Decisões “fatiadas” do STF podem destruir todo o trabalho de combate à corrupção conduzido na Operação Lava Jato
Por Antonio Fernando Pinheiro Pedro
Exercer a crítica no direito é uma tarefa difícil. Principalmente no Brasil, onde o argumento da autoridade prevalece sobre um mar de submissos.
É preciso, assim, resgatar a crítica com todas as armas a ela inerentes, incluso o argumento caustico e mordaz.
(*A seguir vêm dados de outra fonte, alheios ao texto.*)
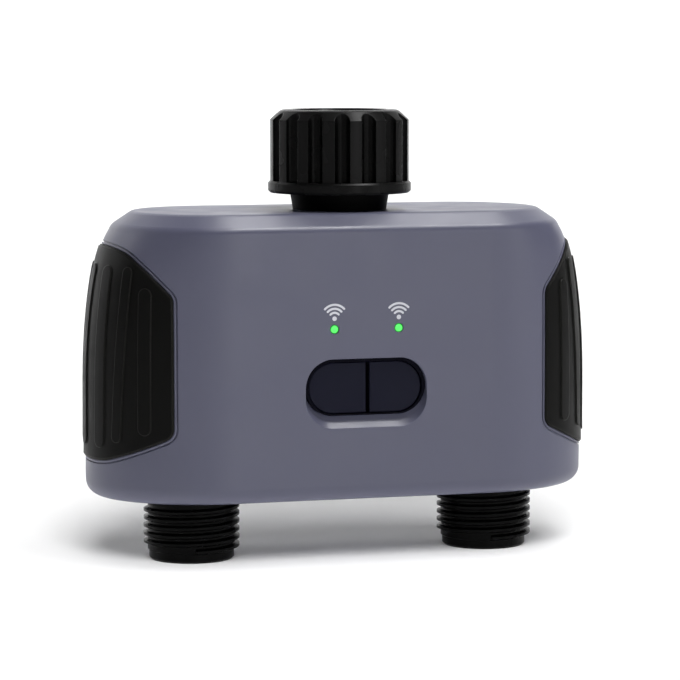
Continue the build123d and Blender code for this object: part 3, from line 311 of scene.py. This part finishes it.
light = green_light()
cell = cell_wrap()
dress(case, "front_shell", "rear_shell", "battery_door")
dress(grip, "left_grip", "right_grip")
dress(cap, "inlet_nut")
dress(neck, "inlet_collar")
dress(spout, "left_outlet", "right_outlet")
dress(button, "left_button", "right_button")
dress(bezel, "button_bezel")
dress(inner, "inlet_tailpiece", "manifold", "battery_box", "left_bonnet", "right_bonnet",
      "left_diaphragm_core", "right_diaphragm_core")
dress(seal, "inlet_washer", "tailpiece_oring", "shell_gasket", "battery_gasket", "left_outlet_oring",
      "right_outlet_oring", "left_diaphragm", "right_diaphragm")
dress(silicone, "left_button_dome", "right_button_dome")
dress(nylon, "left_coil_bobbin", "right_coil_bobbin")
dress(steel, "case_screws", "board_screws", "left_bonnet_screws", "right_bonnet_screws",
      "left_plunger", "right_plunger", "left_pole_piece", "right_pole_piece", "left_coil_yoke",
      "right_coil_yoke", "left_coil_nut", "right_coil_nut")
dress(spring, "left_plunger_spring", "right_plunger_spring")
dress(screen, "filter_screen")
dress(copper, "left_coil_winding", "right_coil_winding")
dress(board, "circuit_board")
dress(chip, "board_components")
dress(shield, "wireless_module")
dress(lamp, "led_chips")
dress(contact, "battery_contacts")
dress(cell, "battery_1", "battery_2", "battery_3", "battery_4")
dress(light, "left_light_pipe", "right_light_pipe")


# Springs and domes inside, as copies with meshes of their own
def yielding(name):
    """Copy of a CAD node with a mesh of its own, held by the case, in place of the hidden node."""
    piece = bpy.data.objects.new(name + "_soft", nodes[name].data.copy())
    bpy.context.scene.collection.objects.link(piece)
    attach(piece, "case")
    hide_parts(name)
    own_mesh(piece)


for side in ("left", "right"):
    yielding(side + "_plunger_spring")
    yielding(side + "_button_dome")

# Printed signal symbols above the lights: a dot and three arcs
ink = moulded("symbol_ink", srgb(228, 229, 236), rough=0.55, specular=0.3, grain_mm=0.15, grain=0.004,
              cloud=0.03)
SYMBOL_DOT = 0.64 * MM
SYMBOL_RISE = 2.95 * MM        # dot above the light's axis
DOT_STEPS = 28
ARC_RADII = (1.62 * MM, 2.71 * MM, 3.8 * MM)
ARC_WIDTH = 0.6 * MM
ARC_HALF = radians(46)         # each side of straight up
ARC_STEPS = 28
END_STEPS = 6                  # round the half circle at an arc's end
INK_THICK = 0.02 * MM          # each side of the front face
front_y = cad_bounds[0][1]


def strip(points, width):
    """Pairs of side points of a flat strip along points in the XZ plane."""
    rows = []
    for index, here in enumerate(points):
        before = points[max(index - 1, 0)]
        after = points[min(index + 1, len(points) - 1)]
        along = (after - before).normalized()
        across = Vector((-along.y, along.x)) * width / 2
        rows.append((here + across, here - across))
    return rows


def cap_round(centre, outward, radius):
    """Points of a half circle that closes a strip's end."""
    along = outward.normalized()
    left = Vector((-along.y, along.x))
    points = []
    for i in range(1, END_STEPS):
        angle = pi * i / END_STEPS
        points.append(centre + radius * (left * cos(angle) + along * sin(angle)))
    return points


def symbol(name, centre_x, centre_z):
    """One signal symbol, printed on the front face above a light."""
    vertices, faces = [], []

    def lay(outline):
        """One flat raised patch from an outline in XZ."""
        start = len(vertices)
        count = len(outline)
        for depth in (front_y - INK_THICK, front_y + INK_THICK):
            vertices.extend((point[0], depth, point[1]) for point in outline)
        faces.append(tuple(start + i for i in range(count)))
        faces.append(tuple(start + count + i for i in reversed(range(count))))
        for i in range(count):
            j = (i + 1) % count
            faces.append((start + i, start + count + i, start + count + j, start + j))

    turns = [2 * pi * i / DOT_STEPS for i in range(DOT_STEPS)]
    lay([(centre_x + SYMBOL_DOT * cos(turn), centre_z + SYMBOL_DOT * sin(turn)) for turn in turns])
    for radius in ARC_RADII:
        line = []
        for i in range(ARC_STEPS + 1):
            angle = pi / 2 + ARC_HALF * (2 * i / ARC_STEPS - 1)
            line.append(Vector((centre_x + radius * cos(angle), centre_z + radius * sin(angle))))
        rows = strip(line, ARC_WIDTH)
        outline = [a for a, b in rows]
        outline += cap_round(line[-1], line[-1] - line[-2], ARC_WIDTH / 2)
        outline += [b for a, b in reversed(rows)]
        outline += cap_round(line[0], line[0] - line[1], ARC_WIDTH / 2)
        lay(outline)
    mesh = bpy.data.meshes.new(name)
    mesh.from_pydata(vertices, [], faces)
    mesh.update()
    made = bpy.data.objects.new(name, mesh)
    bpy.context.scene.collection.objects.link(made)
    mesh.materials.append(ink)
    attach(made, "case")


for side in ("left", "right"):
    low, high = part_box(side + "_light_pipe")
    symbol(side + "_light_symbol", (low[0] + high[0]) / 2, (low[2] + high[2]) / 2 + SYMBOL_RISE)

# Studio: one pale sweep and a faint even world, in metres
FLOOR_HALF = 4.0
FLOOR_BACK = 3.0
SWEEP_RADIUS = 1.0             # of the curve from the floor up to the wall
SWEEP_STEPS = 24
WALL_TOP = 4.0
FLOOR_COLOUR = (0.9, 0.9, 0.9)
FLOOR_ROUGH = 0.9
FLOOR_LIFT = 0.07              # glow of the floor, for the camera, reflections and glass
LIFT_TOP = 0.8                 # height up the sweep where that glow has faded out
WORLD_STRENGTH = 0.03


def stage_surface():
    """Floor that sweeps up into a back wall."""
    mesh = bpy.data.meshes.new("floor")
    rows = [(-FLOOR_HALF, 0.0), (FLOOR_BACK - SWEEP_RADIUS, 0.0)]
    for i in range(1, SWEEP_STEPS + 1):
        angle = pi / 2 * i / SWEEP_STEPS
        rows.append((FLOOR_BACK - SWEEP_RADIUS + SWEEP_RADIUS * sin(angle),
                     SWEEP_RADIUS - SWEEP_RADIUS * cos(angle)))
    rows.append((FLOOR_BACK, WALL_TOP))
    vertices, faces = [], []
    for y, z in rows:
        vertices += [(-FLOOR_HALF, y, z), (FLOOR_HALF, y, z)]
    for i in range(len(rows) - 1):
        faces.append((2 * i, 2 * i + 1, 2 * i + 3, 2 * i + 2))
    mesh.from_pydata(vertices, [], faces)
    mesh.update()
    for polygon in mesh.polygons:
        polygon.use_smooth = True
    made = bpy.data.objects.new("floor", mesh)
    bpy.context.scene.collection.objects.link(made)
    return made


floor = stage_surface()
paper = bpy.data.materials.new("pale_floor")
paper.use_nodes = True
tree = paper.node_tree
base = tree.nodes["Principled BSDF"]
base.inputs["Base Color"].default_value = rgba(FLOOR_COLOUR)
base.inputs["Roughness"].default_value = FLOOR_ROUGH
base.inputs["Specular IOR Level"].default_value = 0.0
path = tree.nodes.new("ShaderNodeLightPath")
seen = path.outputs["Is Camera Ray"]
for name in ("Is Glossy Ray", "Is Transmission Ray"):
    total = tree.nodes.new("ShaderNodeMath")
    total.operation = "MAXIMUM"
    tree.links.new(seen, total.inputs[0])
    tree.links.new(path.outputs[name], total.inputs[1])
    seen = total.outputs["Value"]
place = tree.nodes.new("ShaderNodeNewGeometry").outputs["Position"]
height = node(tree, "ShaderNodeSeparateXYZ", Vector=place).outputs["Z"]
lift = tree.nodes.new("ShaderNodeMath")
lift.operation = "MULTIPLY"
tree.links.new(ramp(tree, height, 0.0, LIFT_TOP, FLOOR_LIFT, 0.0), lift.inputs[1])
tree.links.new(seen, lift.inputs[0])
base.inputs["Emission Color"].default_value = WHITE
tree.links.new(lift.outputs["Value"], base.inputs["Emission Strength"])
floor.data.materials.append(paper)

world = bpy.data.worlds.new("studio")
bpy.context.scene.world = world
world.use_nodes = True
background = world.node_tree.nodes["Background"]
background.inputs["Color"].default_value = WHITE
background.inputs["Strength"].default_value = WORLD_STRENGTH


# Lamps: a broad key on everything, one for the floor alone, and accents kept off the floor
def floor_link(state):
    """Light link that keeps a lamp off the floor, or on the floor alone."""
    linked = bpy.data.collections.new("floor_" + state.lower())
    linked.objects.link(floor)
    linked.collection_objects[0].light_linking.link_state = state
    return linked


OFF_FLOOR = floor_link("EXCLUDE")
FLOOR_ONLY = floor_link("INCLUDE")


def sun(name, strength, azimuth, elevation, spread, receivers=None):
    """Distant lamp, angles in degrees; azimuth 0 shines from the front, 90 from the right."""
    data = bpy.data.lights.new(name, "SUN")
    data.energy = strength
    data.angle = radians(spread)
    made = bpy.data.objects.new(name, data)
    around, above = radians(azimuth), radians(elevation)
    source = Vector((sin(around) * cos(above), -cos(around) * cos(above), sin(above)))
    made.rotation_mode = "QUATERNION"
    made.rotation_quaternion = source.to_track_quat("Z", "Y")
    made.light_linking.receiver_collection = receivers
    bpy.context.scene.collection.objects.link(made)


sun("key", 1.2, 34, 68, 36)
sun("floor_light", 2.8, -10, 45, 26, FLOOR_ONLY)
sun("front", 0.28, 12, 5, 12, OFF_FLOOR)
sun("side", 0.25, 48, 6, 20, OFF_FLOOR)
sun("bevel", 0.7, 139, 64, 17, OFF_FLOOR)
sun("lip", 1.5, 82, 70, 17, OFF_FLOOR)
sun("left_rim", 0.4, -122, 20, 26, OFF_FLOOR)

# Camera at the photograph's angle
LENS = 163.75
SENSOR = 36.0
CLIP_NEAR, CLIP_FAR = 0.01, 50.0
TARGET = Vector((0.000159, -0.003547, 0.0599))
AZIMUTH = radians(-16.45)
PITCH = radians(5.725)
DISTANCE = 0.8729
right = Vector((cos(AZIMUTH), sin(AZIMUTH), 0))
forward = Vector((-sin(AZIMUTH) * cos(PITCH), cos(AZIMUTH) * cos(PITCH), -sin(PITCH)))
up = right.cross(forward)
data = bpy.data.cameras.new("camera")
data.lens = LENS
data.sensor_width = SENSOR
data.clip_start = CLIP_NEAR
data.clip_end = CLIP_FAR
camera = bpy.data.objects.new("camera", data)
turn = Matrix((right, up, -forward)).transposed()
camera.matrix_world = Matrix.Translation(TARGET - forward * DISTANCE) @ turn.to_4x4()
bpy.context.scene.collection.objects.link(camera)
bpy.context.scene.camera = camera
bpy.context.scene.view_settings.view_transform = "Standard"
A verdade é que certas decisões e comportamentos de nossas autoridades superiores, tamanha a insensibilidade e o equívoco, necessitam sofrer “constrangimento epistemológico” adequado, até que a própria instituição ea sociedade, acordem para o problema…
Quando Jack Estripador inspira o STF
Deu na Folha de S. Paulo:
O Ministro Teori Zavascki, relator dos procedimentos da Operação Lava Jato no Supremo Tribunal Federal, além de recusar abertura de inquérito contra a ex-ministra e Senadora Gleisi Hoffmann (PT), decidiu recusar também todos os inquéritos relacionados com o Eletrolão, como se corruptos e corruptores não fossem exatamente os mesmos do Petrolão.
Teori decidiu redistribuir as ações relacionadas ao setor elétrico para outro ministro, entendendo que o fato de ser relator da Lava Jato não o torna prevento a julgar “todos os casos de corrupção do país”. A tese bate de frente com a posição dos procuradores da força-tarefa paranaense, pois releva o fato claro de não haver “todos os casos”, mas, sim, episódios absolutamente conexos – desdobramentos de um mesmo caso.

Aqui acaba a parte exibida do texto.